The Fourth Hand
- First edition
- Author: John Irving
- Language: English
- Publisher: Random House
- Publication date: July 3, 2001
- Publication place: United States
- Media type: Print (hardcover and paperback)
- Pages: 336 pp
- ISBN: 0-375-50627-6
- OCLC: 45791398
- Dewey Decimal: 813/.54 21
- LC Class: PS3559.R8 F68 2001b
- Preceded by: A Widow for One Year
- Followed by: Until I Find You

= The Fourth Hand =

2001 novel by John Irving

The Fourth Hand is a 2001 novel by American novelist John Irving. It is his 10th published novel.

==Plot==
While reporting a story from India, Patrick Wallingford, a New York television journalist, has his left hand eaten by a lion. Millions of TV viewers witness the accident, and Patrick achieves instant notoriety as "the lion guy".

In Boston, a renowned hand surgeon, Dr.
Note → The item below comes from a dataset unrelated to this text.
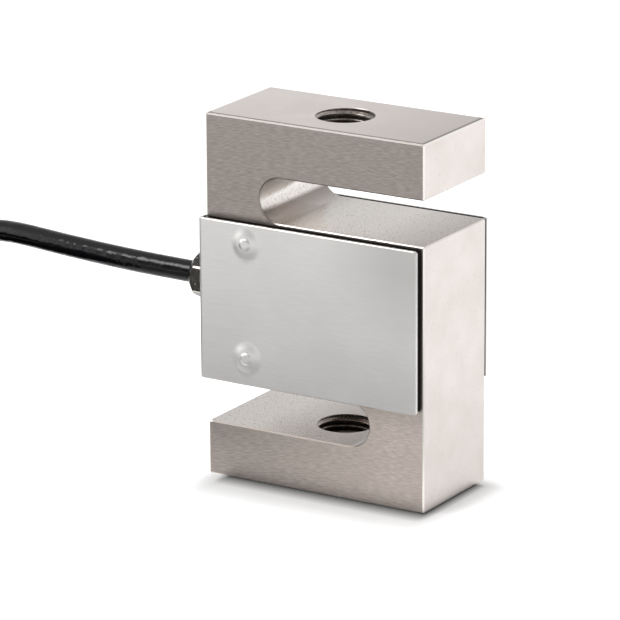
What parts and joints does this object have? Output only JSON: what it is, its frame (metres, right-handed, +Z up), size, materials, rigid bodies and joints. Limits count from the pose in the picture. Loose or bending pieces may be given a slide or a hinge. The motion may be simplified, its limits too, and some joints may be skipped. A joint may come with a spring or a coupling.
{
  "type": "s type load cell",
  "caption": "S-shaped steel load cell with threaded arms, a gauged cavity under sealed sheet covers, a cable gland and a screened cable wound into a tied coil.",
  "frame": {"origin": "middle of the spring element's bottom face", "axes": "+Z up along the load axis, +X towards the side where the upper slot opens (the cable leaves at -X), -Y towards the front cover"},
  "size_m": [0.1764, 0.0656, 0.0762],
  "materials": {
    "plated_steel": "satin nickel plate over milled steel",
    "cover_sheet": "satin rolled stainless sheet",
    "gasket_rubber": "black rubber, matte",
    "stud_steel": "turned steel",
    "gauge_film": "amber film with foil",
    "board_laminate": "green laminate",
    "tin_solder": "tin solder",
    "resistor_body": "black chip",
    "enamelled_wire": "enamelled copper",
    "gland_metal": "dark nickel, turned",
    "seal_rubber": "black rubber",
    "washer_metal": "turned brass",
    "cable_jacket": "glossy black jacket",
    "tie_nylon": "black nylon",
    "shrink_sleeve": "shrunk sleeve",
    "insulation_red": "extruded insulation",
    "insulation_black": "extruded insulation",
    "insulation_green": "extruded insulation",
    "insulation_white": "extruded insulation",
    "tinned_copper": "tinned strands"
  },
  "bodies": {
    "root": {"cable": "cable_jacket", "cable_coil": "cable_jacket", "cable_retainer": "washer_metal", "coil_tie_far": "tie_nylon", "coil_tie_near": "tie_nylon", "core_black": "insulation_black", "core_green": "insulation_green", "core_red": "insulation_red", "core_white": "insulation_white", "drain_wire": "tinned_copper", "end_sleeve": "shrink_sleeve", "front_cover": "cover_sheet", "front_cover_studs": "stud_steel", "front_gasket": "gasket_rubber", "gauge_wires": "enamelled_wire", "gland_body": "gland_metal", "gland_nut": "gland_metal", "gland_o_ring": "seal_rubber", "gland_seal": "seal_rubber", "gland_washer": "washer_metal", "lead_black": "insulation_black", "lead_green": "insulation_green", "lead_red": "insulation_red", "lead_strands": "tinned_copper", "lead_white": "insulation_white", "rear_cover": "cover_sheet", "rear_cover_studs": "stud_steel", "rear_gasket": "gasket_rubber", "solder_terminals": "tin_solder", "spring_element": "plated_steel", "strain_gauge_lower_left": "gauge_film", "strain_gauge_lower_right": "gauge_film", "strain_gauge_upper_left": "gauge_film", "strain_gauge_upper_right": "gauge_film", "terminal_board": "board_laminate", "trim_resistors": "resistor_body"}
  },
  "joints": []
}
Nicholas M. Zajac, awaits the opportunity to perform the nation's first hand transplant. After watching the video of Patrick, Dr. Zajac contacts the journalist and pledges to find a suitable hand donor for him.

Doris Clausen, a married woman in Wisconsin, wants to give Patrick Wallingford her husband's left hand—that is, after her husband dies. When her husband later dies from a self-inflicted gunshot wound, Doris immediately rushes the hand to Boston. In the waiting room before the procedure, Doris has sex with Patrick, explaining that she had always wanted to have a child but was unable to with her late husband. The hand is then successfully attached by Dr. Zajac, with unorthodox visitation rights for the hand granted to Doris.

Patrick quickly falls in love with Doris, who has his baby, Otto Clausen Junior. Doris, however, will not return Patrick's love, and only allows him to touch her intimately with her late husband's hand, now Patrick's.